What makes Kundalini Yoga unique (that is, different from other styles/schools of yoga)?
It’s efficiency and effectiveness—its power. Kundalini Yoga is quick. Because it’s a system built for the householder, the changes you want to affect in your life happen much more quickly with Kundalini Yoga as taught by Yogi Bhajan® than many other styles of yoga. It’s variety of techniques and meditations is enormous, allowing the instructor to tailor programs that support the individual and her goals. It’s a safe way to stimulate the body’s natural resources and become healthy, happy, and holy—in body, mind and spirit. It’s a proven path to the Self and the Soul—to an experience of your highest destiny.
Please share any other information that will help our readers understand the essence and/or scope of Kundalini Yoga.

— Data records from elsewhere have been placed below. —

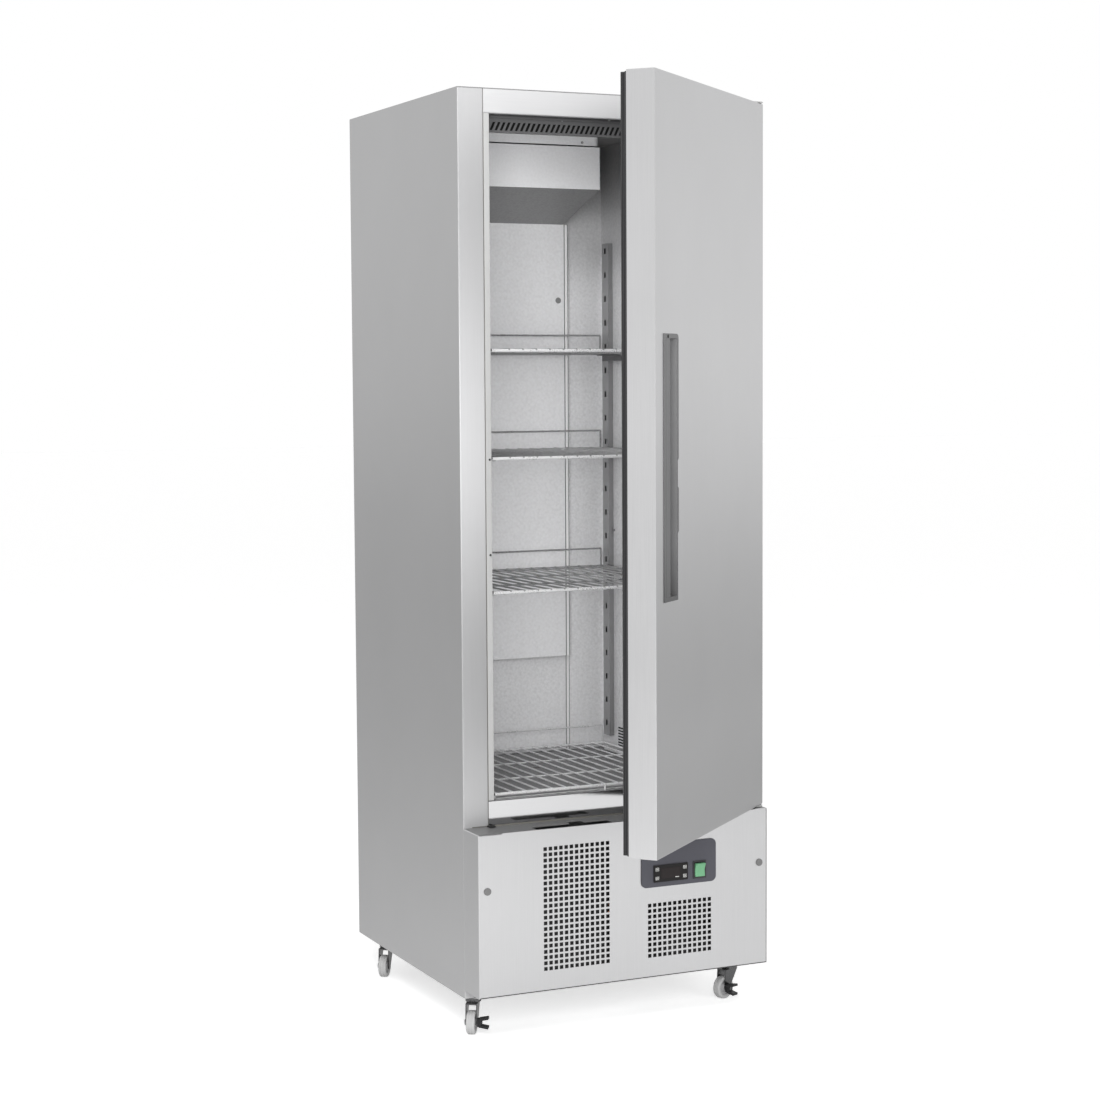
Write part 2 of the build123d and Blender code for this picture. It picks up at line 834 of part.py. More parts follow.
def control_windows():
    """Openings behind the controller and the mains switch, the same in the cover and in the plate."""
    fascia = Rectangle(fascia_width - 2 * window_margin, fascia_height - 2 * window_rim)
    switch = Rectangle(bezel_width - window_rim, bezel_height - window_rim)
    return [Pos(fascia_x, fascia_z) * fascia, Pos(rocker_x, rocker_z) * switch]


def front_cover():
    """Cover of the machine compartment: perforated front, two returns and two top corners."""
    face = Pos(0, (cover_top + cover_bottom) / 2) * Rectangle(width, cover_top - cover_bottom)
    grilles = [(left_grille_rows, left_grille_x), (right_grille_rows, right_grille_x)]
    cuts = [grille_window(*grille) for grille in grilles] + control_windows()
    hole = plug_stem + 2 * stem_clearance
    for x in (-plug_x_front, plug_x_front):
        cuts.append(Pos(x, front_plug_height) * Rectangle(hole, hole))
    cover = front_face(face - (Sketch() + cuts), cover_front, cover_sheet)
    for grille in grilles:
        for bars in grille_bars(*grille):
            cover += bars
    side = block(-half_width, -half_width + cover_sheet, cover_front, front_y, cover_bottom, cover_top)
    corner = block(-half_width, -stile_inner - corner_overlap, cover_front, front_y,
                   cover_top - cover_sheet, cover_top)
    lower = block(-half_width, half_width, cover_front, cover_front + cover_fold,
                  cover_bottom, cover_bottom + cover_sheet)
    return cover + side + mirrored(side) + corner + mirrored(corner) + lower


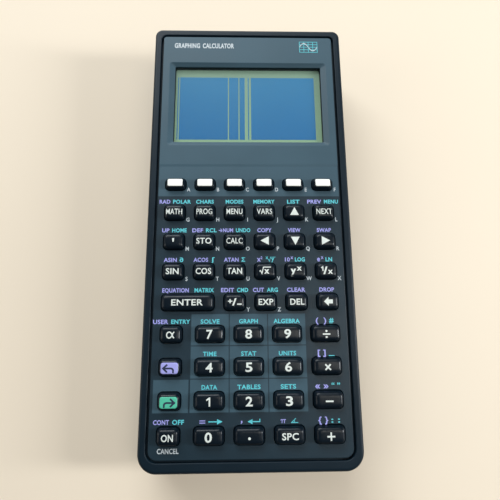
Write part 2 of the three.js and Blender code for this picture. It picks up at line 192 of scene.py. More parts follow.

Beyond kriya and the traditional structure of a Kundalini Yoga as taught by Yogi Bhajan yoga class, the Teachings of Yogi Bhajan comprise a vast array of topics, which he called humanology: philosophy and Sikh Dharma, lifestyle teachings, communication, relationships and marriage, nutrition, hygiene, child-rearing, women’s and men’s teachings, meditation and mudra, Naad Yoga and mantra, numerology and much more. In this way, Kundalini Yoga as taught by Yogi Bhajan is known as a Raj Yoga, because it incorporates aspects of all paths of yoga: service, devotion, posture, breath, sound, concentration, wisdom and so on.